Begin
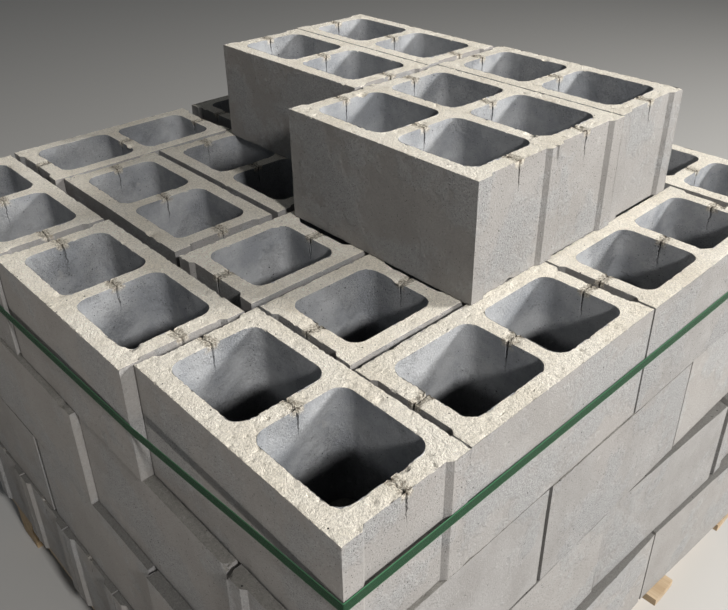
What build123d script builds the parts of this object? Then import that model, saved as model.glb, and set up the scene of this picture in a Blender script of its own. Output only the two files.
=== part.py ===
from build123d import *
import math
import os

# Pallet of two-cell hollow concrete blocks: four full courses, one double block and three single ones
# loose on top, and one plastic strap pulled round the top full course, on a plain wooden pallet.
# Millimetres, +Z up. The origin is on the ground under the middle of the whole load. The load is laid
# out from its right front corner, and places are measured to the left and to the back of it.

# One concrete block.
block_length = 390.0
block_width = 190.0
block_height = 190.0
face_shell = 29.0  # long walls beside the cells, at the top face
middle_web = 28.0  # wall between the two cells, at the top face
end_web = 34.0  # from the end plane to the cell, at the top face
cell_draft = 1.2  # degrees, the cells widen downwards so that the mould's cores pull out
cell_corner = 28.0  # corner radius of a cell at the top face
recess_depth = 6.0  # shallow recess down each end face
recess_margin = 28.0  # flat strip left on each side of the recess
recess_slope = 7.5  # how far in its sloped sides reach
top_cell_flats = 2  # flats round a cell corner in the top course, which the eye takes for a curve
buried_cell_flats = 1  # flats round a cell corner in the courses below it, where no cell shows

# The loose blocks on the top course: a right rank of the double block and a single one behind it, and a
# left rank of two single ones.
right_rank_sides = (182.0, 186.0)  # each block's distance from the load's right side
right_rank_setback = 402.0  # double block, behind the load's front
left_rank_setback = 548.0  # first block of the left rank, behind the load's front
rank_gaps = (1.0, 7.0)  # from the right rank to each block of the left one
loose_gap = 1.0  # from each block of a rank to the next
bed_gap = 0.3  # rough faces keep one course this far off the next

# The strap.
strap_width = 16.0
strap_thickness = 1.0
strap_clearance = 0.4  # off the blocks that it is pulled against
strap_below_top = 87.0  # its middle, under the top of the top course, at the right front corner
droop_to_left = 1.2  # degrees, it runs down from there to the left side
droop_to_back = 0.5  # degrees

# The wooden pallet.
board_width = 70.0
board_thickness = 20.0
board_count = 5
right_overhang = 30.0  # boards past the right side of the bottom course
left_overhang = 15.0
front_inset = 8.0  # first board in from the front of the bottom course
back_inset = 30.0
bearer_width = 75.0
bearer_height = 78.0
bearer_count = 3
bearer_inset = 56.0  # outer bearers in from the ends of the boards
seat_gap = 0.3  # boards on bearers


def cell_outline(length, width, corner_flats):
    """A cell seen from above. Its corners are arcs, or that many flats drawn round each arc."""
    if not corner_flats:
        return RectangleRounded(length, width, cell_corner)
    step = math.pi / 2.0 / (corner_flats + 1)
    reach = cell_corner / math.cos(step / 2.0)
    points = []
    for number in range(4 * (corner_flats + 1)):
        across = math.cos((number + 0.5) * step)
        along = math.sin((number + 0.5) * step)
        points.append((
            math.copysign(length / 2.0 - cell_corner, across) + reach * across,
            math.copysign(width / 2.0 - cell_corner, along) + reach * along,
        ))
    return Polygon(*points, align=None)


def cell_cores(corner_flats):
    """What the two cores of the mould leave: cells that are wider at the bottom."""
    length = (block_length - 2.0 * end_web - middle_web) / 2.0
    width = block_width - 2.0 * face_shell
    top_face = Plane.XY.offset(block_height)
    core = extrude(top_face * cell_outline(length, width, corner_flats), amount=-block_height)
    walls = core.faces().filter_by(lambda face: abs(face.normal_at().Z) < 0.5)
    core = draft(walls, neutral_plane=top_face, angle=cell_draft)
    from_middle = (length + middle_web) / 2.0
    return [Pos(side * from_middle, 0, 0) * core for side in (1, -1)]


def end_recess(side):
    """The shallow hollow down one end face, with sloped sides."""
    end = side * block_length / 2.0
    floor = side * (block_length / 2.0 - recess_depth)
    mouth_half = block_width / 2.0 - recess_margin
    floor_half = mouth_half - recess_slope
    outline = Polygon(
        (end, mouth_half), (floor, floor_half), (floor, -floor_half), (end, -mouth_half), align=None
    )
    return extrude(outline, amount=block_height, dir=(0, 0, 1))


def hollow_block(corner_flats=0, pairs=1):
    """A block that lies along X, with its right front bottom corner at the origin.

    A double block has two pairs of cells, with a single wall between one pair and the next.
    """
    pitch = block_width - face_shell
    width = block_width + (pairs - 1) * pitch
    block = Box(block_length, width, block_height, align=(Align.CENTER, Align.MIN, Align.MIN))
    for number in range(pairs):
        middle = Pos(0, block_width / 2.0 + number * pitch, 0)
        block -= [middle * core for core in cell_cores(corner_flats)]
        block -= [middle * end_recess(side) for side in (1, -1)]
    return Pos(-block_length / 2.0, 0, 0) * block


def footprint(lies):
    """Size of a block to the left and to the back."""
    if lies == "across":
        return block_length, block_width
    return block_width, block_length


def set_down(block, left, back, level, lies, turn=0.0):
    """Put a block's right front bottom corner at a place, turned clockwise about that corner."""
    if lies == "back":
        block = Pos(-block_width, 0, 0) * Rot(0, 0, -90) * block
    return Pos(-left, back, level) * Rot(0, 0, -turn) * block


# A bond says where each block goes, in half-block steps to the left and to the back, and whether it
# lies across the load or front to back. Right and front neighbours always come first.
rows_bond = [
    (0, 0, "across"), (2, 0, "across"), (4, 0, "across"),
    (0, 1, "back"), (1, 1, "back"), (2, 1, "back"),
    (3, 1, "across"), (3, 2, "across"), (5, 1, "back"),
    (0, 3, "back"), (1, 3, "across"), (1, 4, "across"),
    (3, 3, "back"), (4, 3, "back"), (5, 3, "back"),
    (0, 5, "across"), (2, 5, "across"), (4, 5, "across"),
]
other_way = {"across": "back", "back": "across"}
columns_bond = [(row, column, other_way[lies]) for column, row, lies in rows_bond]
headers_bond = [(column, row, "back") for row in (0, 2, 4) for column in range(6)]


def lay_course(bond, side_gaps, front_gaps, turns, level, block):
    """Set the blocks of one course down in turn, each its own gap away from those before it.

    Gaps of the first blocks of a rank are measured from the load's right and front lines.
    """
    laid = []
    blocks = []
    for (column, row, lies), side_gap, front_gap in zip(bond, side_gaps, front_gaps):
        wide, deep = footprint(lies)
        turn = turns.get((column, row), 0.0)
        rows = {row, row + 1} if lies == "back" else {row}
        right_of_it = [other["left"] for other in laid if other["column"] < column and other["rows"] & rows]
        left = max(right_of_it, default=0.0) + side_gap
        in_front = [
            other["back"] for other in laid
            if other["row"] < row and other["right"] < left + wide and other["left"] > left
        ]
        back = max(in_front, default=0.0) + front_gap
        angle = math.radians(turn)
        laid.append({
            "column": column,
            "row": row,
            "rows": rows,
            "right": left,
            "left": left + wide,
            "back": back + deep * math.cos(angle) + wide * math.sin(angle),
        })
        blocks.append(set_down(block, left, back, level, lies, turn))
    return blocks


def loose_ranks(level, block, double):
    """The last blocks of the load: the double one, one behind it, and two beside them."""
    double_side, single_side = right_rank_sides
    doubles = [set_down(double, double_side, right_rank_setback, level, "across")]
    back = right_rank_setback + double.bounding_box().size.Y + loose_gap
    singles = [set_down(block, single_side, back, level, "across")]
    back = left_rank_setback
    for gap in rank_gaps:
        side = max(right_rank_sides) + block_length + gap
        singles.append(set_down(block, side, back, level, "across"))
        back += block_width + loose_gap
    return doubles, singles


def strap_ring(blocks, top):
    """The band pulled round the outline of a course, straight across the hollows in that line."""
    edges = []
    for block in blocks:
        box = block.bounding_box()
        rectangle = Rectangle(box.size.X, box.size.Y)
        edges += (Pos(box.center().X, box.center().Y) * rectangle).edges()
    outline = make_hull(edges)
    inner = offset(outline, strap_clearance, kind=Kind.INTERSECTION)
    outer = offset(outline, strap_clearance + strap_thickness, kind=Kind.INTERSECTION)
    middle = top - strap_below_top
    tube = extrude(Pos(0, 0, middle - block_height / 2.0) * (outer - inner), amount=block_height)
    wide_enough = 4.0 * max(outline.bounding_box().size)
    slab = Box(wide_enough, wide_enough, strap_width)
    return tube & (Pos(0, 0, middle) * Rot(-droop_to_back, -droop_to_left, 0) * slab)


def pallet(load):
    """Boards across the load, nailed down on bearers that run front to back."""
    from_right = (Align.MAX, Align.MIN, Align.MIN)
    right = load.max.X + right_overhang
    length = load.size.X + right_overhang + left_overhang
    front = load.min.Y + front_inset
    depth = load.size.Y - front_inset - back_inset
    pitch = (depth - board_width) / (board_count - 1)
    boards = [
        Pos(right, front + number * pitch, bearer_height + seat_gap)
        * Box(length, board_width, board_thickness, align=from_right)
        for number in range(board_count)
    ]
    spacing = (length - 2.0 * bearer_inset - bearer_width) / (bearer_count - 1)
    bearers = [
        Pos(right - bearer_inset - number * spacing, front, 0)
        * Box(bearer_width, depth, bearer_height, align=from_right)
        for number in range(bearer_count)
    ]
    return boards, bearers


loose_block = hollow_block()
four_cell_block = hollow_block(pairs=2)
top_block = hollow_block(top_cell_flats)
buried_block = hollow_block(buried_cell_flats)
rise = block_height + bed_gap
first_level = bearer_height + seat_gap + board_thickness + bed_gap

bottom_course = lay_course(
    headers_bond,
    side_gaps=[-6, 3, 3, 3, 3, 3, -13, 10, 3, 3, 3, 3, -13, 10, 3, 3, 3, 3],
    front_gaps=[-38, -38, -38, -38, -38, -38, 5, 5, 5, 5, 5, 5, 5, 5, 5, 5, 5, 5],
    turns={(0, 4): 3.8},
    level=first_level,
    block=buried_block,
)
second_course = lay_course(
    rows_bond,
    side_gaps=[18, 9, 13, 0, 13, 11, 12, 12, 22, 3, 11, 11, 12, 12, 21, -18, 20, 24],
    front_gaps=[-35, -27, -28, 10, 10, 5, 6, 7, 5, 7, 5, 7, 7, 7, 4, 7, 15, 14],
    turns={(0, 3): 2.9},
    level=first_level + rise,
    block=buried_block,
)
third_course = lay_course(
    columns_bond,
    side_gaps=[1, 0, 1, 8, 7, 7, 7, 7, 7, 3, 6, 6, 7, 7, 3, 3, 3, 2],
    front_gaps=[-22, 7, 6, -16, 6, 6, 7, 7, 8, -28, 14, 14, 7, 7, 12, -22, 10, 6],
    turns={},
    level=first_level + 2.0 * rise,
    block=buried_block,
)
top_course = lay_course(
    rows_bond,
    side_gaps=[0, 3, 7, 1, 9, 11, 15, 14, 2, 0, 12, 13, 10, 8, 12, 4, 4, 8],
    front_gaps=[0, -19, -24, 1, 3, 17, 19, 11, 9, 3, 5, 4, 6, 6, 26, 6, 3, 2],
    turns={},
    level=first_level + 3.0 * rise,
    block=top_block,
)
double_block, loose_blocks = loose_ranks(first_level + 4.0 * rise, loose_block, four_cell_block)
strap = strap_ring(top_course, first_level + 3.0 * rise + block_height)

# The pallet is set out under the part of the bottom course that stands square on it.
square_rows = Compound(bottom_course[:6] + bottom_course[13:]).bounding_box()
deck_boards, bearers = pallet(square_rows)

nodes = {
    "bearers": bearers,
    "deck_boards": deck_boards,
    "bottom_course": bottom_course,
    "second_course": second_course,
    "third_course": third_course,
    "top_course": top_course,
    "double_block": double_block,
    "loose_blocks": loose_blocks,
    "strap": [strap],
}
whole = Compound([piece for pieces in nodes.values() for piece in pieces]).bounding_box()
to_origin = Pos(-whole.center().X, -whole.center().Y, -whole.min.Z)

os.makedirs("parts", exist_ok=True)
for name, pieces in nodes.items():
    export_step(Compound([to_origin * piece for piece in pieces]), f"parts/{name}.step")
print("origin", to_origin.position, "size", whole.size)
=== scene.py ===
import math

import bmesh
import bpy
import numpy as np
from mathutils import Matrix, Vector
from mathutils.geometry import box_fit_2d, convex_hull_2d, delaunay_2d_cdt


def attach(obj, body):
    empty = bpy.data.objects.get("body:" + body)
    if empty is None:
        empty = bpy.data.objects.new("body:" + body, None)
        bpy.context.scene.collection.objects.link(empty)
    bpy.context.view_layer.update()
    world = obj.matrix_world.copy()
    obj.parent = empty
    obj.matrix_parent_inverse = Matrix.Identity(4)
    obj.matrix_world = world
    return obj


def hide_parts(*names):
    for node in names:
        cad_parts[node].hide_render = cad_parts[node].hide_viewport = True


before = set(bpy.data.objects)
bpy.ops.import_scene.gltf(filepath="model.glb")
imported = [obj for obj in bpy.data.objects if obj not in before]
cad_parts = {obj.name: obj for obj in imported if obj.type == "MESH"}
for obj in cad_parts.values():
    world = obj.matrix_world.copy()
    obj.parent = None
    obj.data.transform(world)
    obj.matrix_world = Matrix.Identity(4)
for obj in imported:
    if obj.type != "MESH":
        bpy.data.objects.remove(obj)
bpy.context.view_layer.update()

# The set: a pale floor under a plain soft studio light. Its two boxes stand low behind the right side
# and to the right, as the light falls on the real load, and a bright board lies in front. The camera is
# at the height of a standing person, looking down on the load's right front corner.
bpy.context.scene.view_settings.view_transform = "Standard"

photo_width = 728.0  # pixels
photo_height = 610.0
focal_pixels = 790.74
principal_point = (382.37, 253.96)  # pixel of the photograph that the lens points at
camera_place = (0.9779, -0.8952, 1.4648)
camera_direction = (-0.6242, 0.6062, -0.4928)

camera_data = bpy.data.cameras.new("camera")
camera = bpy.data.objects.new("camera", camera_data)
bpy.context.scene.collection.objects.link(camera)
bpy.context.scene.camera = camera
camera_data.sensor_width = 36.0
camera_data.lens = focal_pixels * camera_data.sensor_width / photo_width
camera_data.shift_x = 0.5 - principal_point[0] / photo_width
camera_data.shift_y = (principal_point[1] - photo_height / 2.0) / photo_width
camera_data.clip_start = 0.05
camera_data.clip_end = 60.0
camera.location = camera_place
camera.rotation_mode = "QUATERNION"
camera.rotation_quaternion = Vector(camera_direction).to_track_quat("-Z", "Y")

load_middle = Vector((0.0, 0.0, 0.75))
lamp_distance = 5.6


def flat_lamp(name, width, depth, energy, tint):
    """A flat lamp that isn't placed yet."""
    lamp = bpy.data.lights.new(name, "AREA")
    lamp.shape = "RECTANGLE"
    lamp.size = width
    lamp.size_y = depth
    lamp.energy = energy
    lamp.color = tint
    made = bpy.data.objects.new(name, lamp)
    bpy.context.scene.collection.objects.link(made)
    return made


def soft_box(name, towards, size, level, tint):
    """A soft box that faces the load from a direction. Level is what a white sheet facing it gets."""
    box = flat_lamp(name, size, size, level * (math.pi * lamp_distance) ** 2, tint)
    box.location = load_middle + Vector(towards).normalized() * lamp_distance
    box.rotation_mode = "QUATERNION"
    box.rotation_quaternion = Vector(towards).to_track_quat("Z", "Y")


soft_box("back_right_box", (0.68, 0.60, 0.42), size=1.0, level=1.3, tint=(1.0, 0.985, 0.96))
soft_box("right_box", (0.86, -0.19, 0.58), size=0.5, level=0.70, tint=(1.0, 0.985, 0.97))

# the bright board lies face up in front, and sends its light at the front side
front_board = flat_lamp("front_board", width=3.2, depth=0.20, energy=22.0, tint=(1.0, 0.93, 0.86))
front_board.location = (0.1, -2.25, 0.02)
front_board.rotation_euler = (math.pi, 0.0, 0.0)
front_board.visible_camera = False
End
Begin
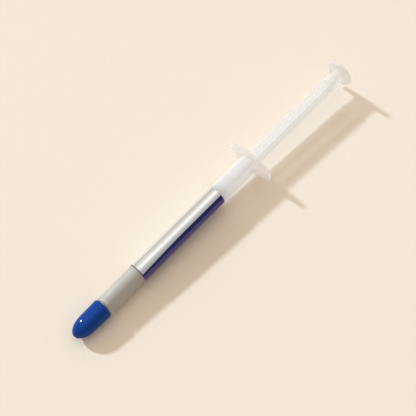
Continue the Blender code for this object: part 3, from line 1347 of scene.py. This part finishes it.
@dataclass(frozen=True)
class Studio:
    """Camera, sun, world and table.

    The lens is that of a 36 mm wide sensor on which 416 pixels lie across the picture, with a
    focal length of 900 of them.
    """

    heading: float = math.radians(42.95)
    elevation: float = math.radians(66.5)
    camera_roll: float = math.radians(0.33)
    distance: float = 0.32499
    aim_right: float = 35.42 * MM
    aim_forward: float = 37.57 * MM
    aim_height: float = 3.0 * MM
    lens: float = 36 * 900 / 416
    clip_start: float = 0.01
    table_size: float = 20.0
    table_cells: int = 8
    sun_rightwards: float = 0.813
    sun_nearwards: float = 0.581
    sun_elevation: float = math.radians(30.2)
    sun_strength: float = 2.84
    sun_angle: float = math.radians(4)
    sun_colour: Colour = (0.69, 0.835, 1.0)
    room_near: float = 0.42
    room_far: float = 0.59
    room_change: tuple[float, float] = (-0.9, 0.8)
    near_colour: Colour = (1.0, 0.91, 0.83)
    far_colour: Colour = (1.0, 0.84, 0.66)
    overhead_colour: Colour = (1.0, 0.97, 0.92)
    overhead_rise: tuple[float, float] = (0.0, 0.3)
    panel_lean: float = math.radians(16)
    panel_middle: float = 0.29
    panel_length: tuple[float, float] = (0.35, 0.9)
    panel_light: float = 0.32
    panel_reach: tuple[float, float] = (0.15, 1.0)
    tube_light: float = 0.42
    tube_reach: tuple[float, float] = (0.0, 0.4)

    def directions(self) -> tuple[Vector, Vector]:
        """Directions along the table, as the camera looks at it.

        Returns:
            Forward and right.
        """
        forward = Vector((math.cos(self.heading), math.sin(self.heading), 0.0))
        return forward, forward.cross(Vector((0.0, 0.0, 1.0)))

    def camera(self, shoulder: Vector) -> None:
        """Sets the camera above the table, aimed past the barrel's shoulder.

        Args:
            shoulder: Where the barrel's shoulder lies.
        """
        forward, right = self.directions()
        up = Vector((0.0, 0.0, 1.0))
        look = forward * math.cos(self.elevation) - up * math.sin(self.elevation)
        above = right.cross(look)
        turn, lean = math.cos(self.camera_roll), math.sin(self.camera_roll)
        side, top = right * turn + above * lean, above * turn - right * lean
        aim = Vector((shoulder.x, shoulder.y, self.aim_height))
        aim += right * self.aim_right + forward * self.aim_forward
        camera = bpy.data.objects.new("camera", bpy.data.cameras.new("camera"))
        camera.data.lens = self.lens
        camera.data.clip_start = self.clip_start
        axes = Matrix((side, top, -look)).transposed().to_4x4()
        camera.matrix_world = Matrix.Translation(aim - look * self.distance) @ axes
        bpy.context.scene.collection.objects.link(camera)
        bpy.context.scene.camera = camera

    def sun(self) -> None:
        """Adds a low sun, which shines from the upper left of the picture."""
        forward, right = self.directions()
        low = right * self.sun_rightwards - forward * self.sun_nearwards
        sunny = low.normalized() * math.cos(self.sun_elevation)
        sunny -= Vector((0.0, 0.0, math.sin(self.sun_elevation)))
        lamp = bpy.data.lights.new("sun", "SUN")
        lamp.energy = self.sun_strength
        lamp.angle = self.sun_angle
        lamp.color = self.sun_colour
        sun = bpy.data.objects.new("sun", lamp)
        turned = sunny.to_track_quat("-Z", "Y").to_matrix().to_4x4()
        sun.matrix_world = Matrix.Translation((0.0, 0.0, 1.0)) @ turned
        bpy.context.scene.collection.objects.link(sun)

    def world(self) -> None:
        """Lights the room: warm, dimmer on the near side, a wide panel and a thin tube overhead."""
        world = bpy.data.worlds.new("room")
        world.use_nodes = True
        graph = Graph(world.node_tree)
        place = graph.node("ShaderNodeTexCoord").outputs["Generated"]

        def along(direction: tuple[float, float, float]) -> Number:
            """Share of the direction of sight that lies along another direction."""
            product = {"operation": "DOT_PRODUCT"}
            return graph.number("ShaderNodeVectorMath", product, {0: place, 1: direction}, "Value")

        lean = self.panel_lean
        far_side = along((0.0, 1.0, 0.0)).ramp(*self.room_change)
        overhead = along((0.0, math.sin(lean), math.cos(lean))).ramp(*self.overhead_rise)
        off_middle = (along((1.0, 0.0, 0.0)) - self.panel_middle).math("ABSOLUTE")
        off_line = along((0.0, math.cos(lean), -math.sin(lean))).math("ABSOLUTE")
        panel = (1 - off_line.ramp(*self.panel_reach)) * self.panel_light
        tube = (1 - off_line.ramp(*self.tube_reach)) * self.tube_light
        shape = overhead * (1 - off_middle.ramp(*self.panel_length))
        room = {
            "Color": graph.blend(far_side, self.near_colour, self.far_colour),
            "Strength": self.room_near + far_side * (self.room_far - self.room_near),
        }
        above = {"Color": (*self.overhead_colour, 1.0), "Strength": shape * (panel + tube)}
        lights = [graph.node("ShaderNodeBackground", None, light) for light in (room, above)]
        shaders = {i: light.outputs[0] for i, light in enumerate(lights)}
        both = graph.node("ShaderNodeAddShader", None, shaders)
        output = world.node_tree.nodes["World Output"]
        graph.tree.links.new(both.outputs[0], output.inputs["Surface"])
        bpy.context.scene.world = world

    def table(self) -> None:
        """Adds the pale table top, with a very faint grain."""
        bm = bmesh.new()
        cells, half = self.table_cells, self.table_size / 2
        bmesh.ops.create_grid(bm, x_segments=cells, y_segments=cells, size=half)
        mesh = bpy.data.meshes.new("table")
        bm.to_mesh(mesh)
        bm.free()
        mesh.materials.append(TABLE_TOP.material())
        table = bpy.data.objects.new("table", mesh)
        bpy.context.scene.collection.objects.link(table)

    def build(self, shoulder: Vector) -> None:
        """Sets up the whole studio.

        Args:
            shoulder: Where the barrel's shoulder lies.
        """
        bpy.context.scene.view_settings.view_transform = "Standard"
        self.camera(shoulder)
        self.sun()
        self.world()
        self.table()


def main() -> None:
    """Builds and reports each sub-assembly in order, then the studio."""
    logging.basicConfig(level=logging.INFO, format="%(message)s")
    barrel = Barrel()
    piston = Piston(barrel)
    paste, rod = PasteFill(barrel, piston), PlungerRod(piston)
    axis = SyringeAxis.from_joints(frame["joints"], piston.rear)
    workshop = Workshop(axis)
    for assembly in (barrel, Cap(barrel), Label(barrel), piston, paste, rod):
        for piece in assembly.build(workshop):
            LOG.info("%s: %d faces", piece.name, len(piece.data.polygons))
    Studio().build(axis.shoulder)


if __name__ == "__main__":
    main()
End
Only the lines from the one bearing "obj.parent = None" through the one bearing "lamp_distance = 5.6" should be repeated, exactly as given.

- COMPLETED EXERCISE
    obj.parent = None
    obj.data.transform(world)
    obj.matrix_world = Matrix.Identity(4)
for obj in imported:
    if obj.type != "MESH":
        bpy.data.objects.remove(obj)
bpy.context.view_layer.update()

# The set: a pale floor under a plain soft studio light. Its two boxes stand low behind the right side
# and to the right, as the light falls on the real load, and a bright board lies in front. The camera is
# at the height of a standing person, looking down on the load's right front corner.
bpy.context.scene.view_settings.view_transform = "Standard"

photo_width = 728.0  # pixels
photo_height = 610.0
focal_pixels = 790.74
principal_point = (382.37, 253.96)  # pixel of the photograph that the lens points at
camera_place = (0.9779, -0.8952, 1.4648)
camera_direction = (-0.6242, 0.6062, -0.4928)

camera_data = bpy.data.cameras.new("camera")
camera = bpy.data.objects.new("camera", camera_data)
bpy.context.scene.collection.objects.link(camera)
bpy.context.scene.camera = camera
camera_data.sensor_width = 36.0
camera_data.lens = focal_pixels * camera_data.sensor_width / photo_width
camera_data.shift_x = 0.5 - principal_point[0] / photo_width
camera_data.shift_y = (principal_point[1] - photo_height / 2.0) / photo_width
camera_data.clip_start = 0.05
camera_data.clip_end = 60.0
camera.location = camera_place
camera.rotation_mode = "QUATERNION"
camera.rotation_quaternion = Vector(camera_direction).to_track_quat("-Z", "Y")

load_middle = Vector((0.0, 0.0, 0.75))
lamp_distance = 5.6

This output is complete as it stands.